TASK: Write out the whole listing again, exactly.

SOURCE EXCERPT:
• • • • •
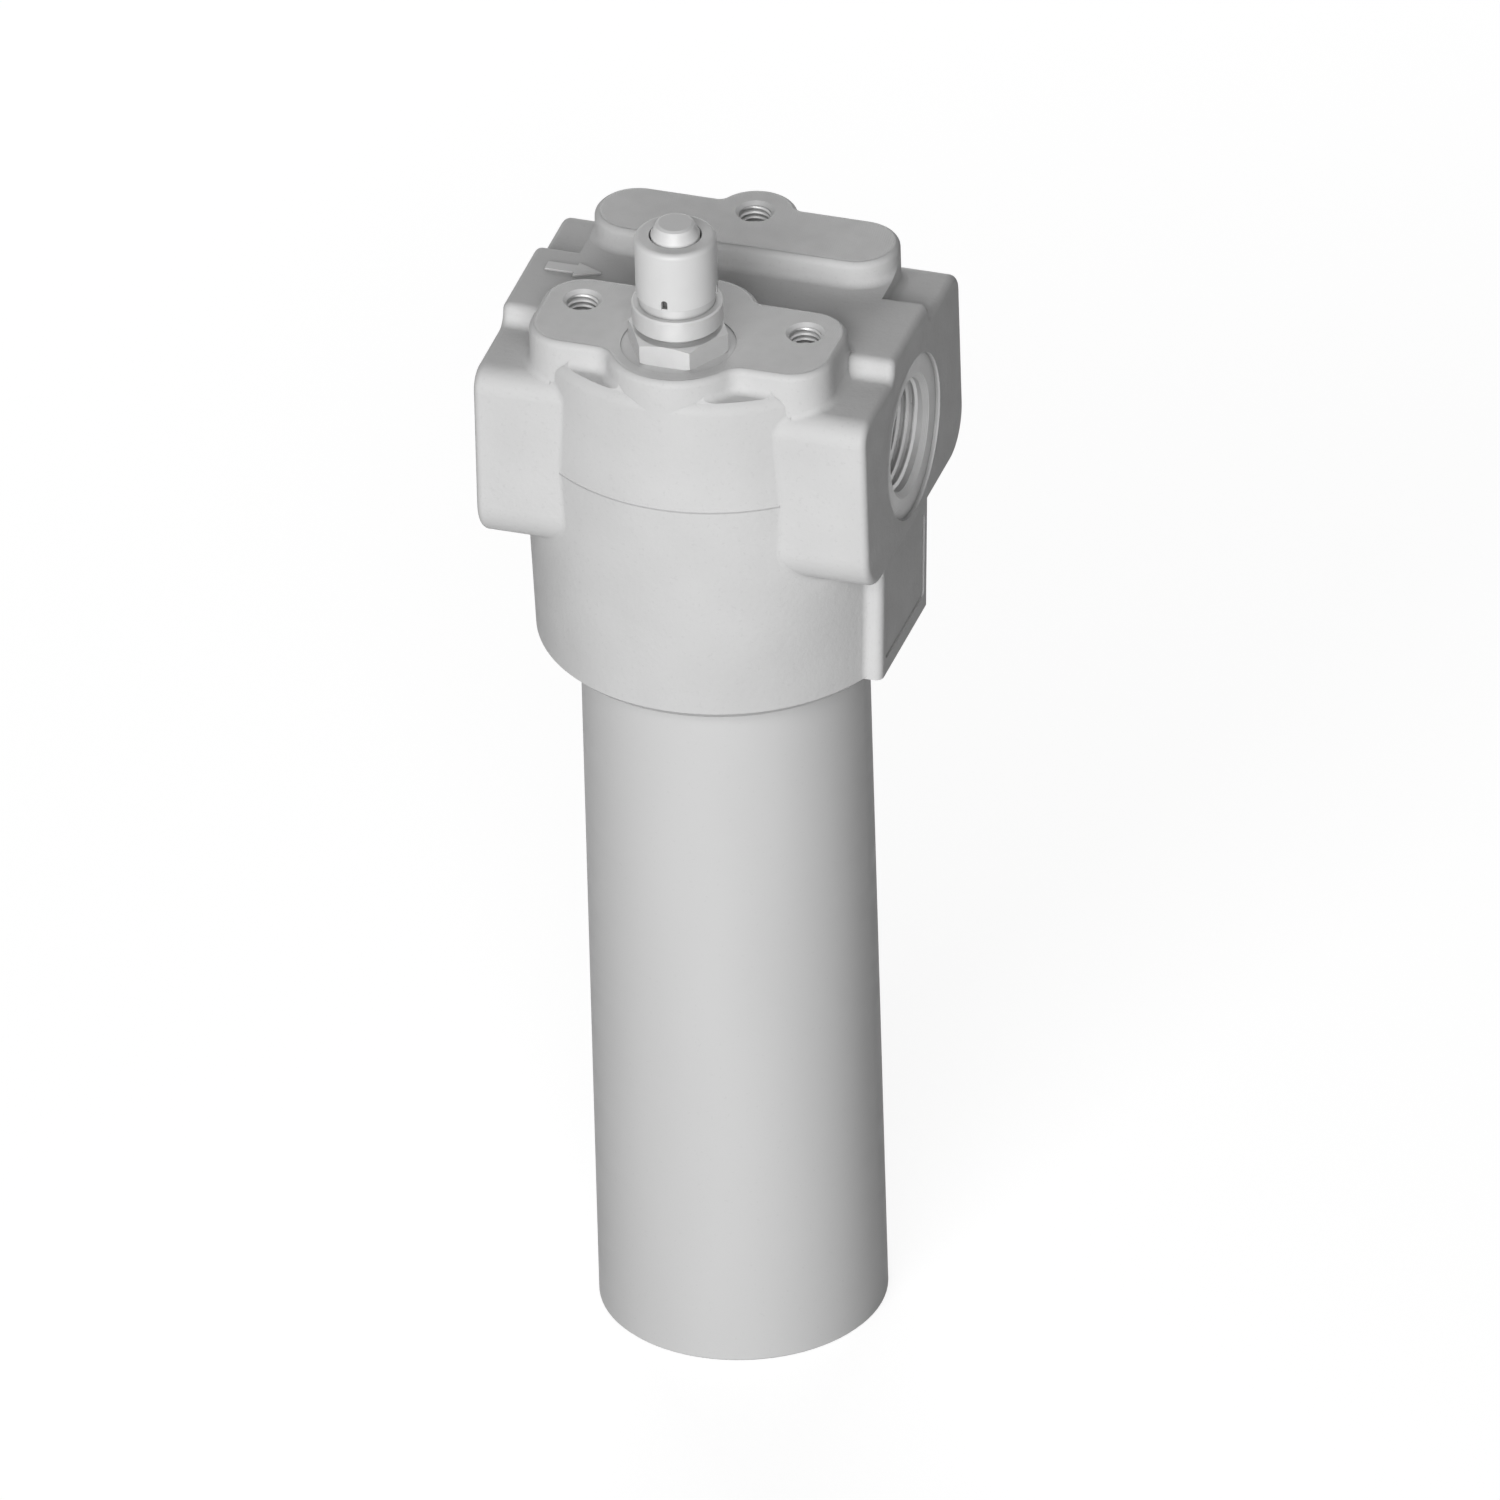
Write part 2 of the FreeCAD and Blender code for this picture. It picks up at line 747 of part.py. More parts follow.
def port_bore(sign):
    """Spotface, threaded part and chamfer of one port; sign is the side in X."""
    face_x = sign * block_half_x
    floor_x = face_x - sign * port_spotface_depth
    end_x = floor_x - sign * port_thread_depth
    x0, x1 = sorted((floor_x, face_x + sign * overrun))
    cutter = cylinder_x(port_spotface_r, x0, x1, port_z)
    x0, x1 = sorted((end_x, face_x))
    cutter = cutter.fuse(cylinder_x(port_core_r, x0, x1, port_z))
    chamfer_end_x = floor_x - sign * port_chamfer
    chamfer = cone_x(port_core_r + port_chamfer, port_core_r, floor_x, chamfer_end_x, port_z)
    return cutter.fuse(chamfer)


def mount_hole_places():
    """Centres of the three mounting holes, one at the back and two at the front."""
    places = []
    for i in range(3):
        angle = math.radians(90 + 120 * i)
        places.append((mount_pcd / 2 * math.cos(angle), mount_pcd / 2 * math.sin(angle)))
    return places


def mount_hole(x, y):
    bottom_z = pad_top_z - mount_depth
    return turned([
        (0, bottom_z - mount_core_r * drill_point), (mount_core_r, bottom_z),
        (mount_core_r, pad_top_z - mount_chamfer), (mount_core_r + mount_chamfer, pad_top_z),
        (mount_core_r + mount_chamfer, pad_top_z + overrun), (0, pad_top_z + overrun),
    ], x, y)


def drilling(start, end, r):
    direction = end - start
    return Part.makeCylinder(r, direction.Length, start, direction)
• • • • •
FULL SOLUTION:
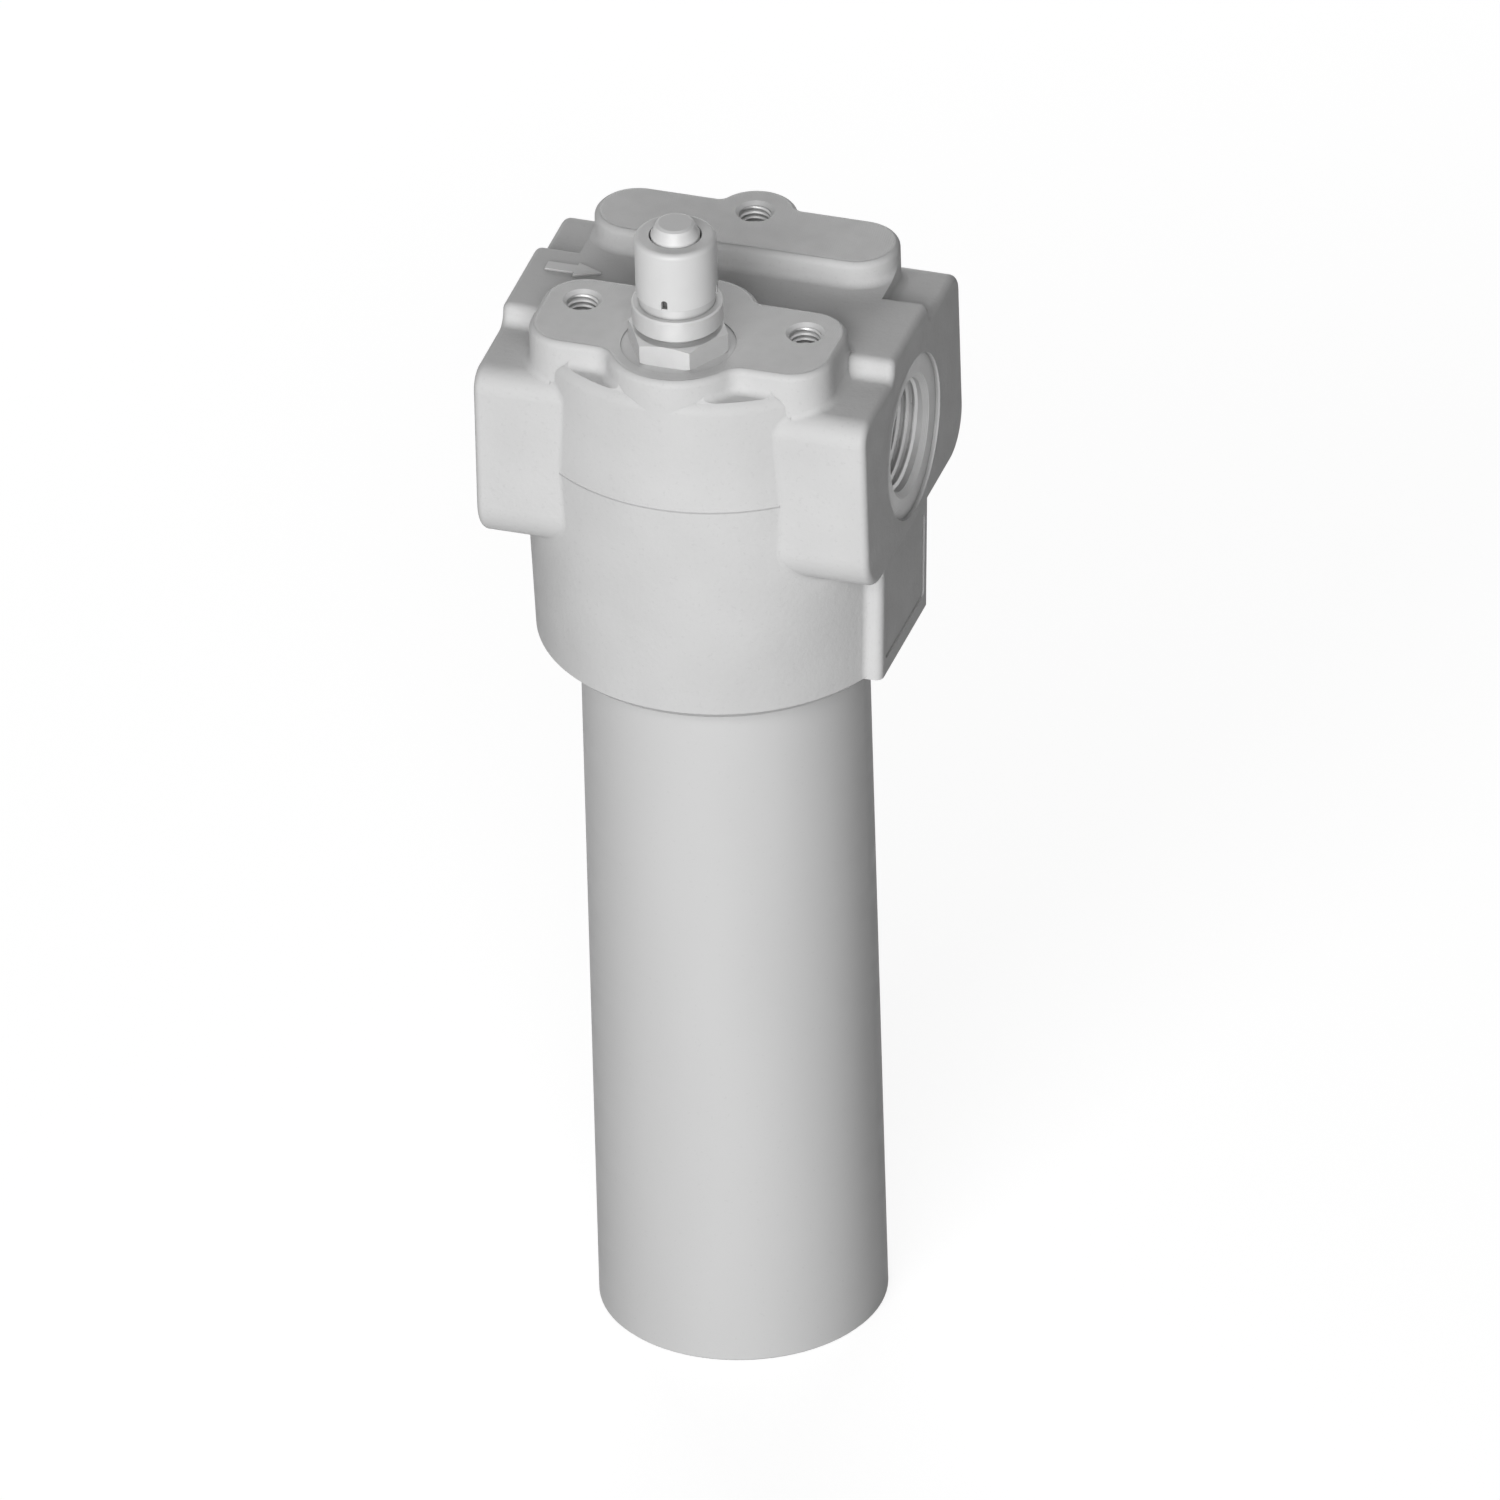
Write part 2 of the FreeCAD and Blender code for this picture. It picks up at line 747 of part.py. More parts follow.
def port_bore(sign):
    """Spotface, threaded part and chamfer of one port; sign is the side in X."""
    face_x = sign * block_half_x
    floor_x = face_x - sign * port_spotface_depth
    end_x = floor_x - sign * port_thread_depth
    x0, x1 = sorted((floor_x, face_x + sign * overrun))
    cutter = cylinder_x(port_spotface_r, x0, x1, port_z)
    x0, x1 = sorted((end_x, face_x))
    cutter = cutter.fuse(cylinder_x(port_core_r, x0, x1, port_z))
    chamfer_end_x = floor_x - sign * port_chamfer
    chamfer = cone_x(port_core_r + port_chamfer, port_core_r, floor_x, chamfer_end_x, port_z)
    return cutter.fuse(chamfer)


def mount_hole_places():
    """Centres of the three mounting holes, one at the back and two at the front."""
    places = []
    for i in range(3):
        angle = math.radians(90 + 120 * i)
        places.append((mount_pcd / 2 * math.cos(angle), mount_pcd / 2 * math.sin(angle)))
    return places


def mount_hole(x, y):
    bottom_z = pad_top_z - mount_depth
    return turned([
        (0, bottom_z - mount_core_r * drill_point), (mount_core_r, bottom_z),
        (mount_core_r, pad_top_z - mount_chamfer), (mount_core_r + mount_chamfer, pad_top_z),
        (mount_core_r + mount_chamfer, pad_top_z + overrun), (0, pad_top_z + overrun),
    ], x, y)


def drilling(start, end, r):
    direction = end - start
    return Part.makeCylinder(r, direction.Length, start, direction)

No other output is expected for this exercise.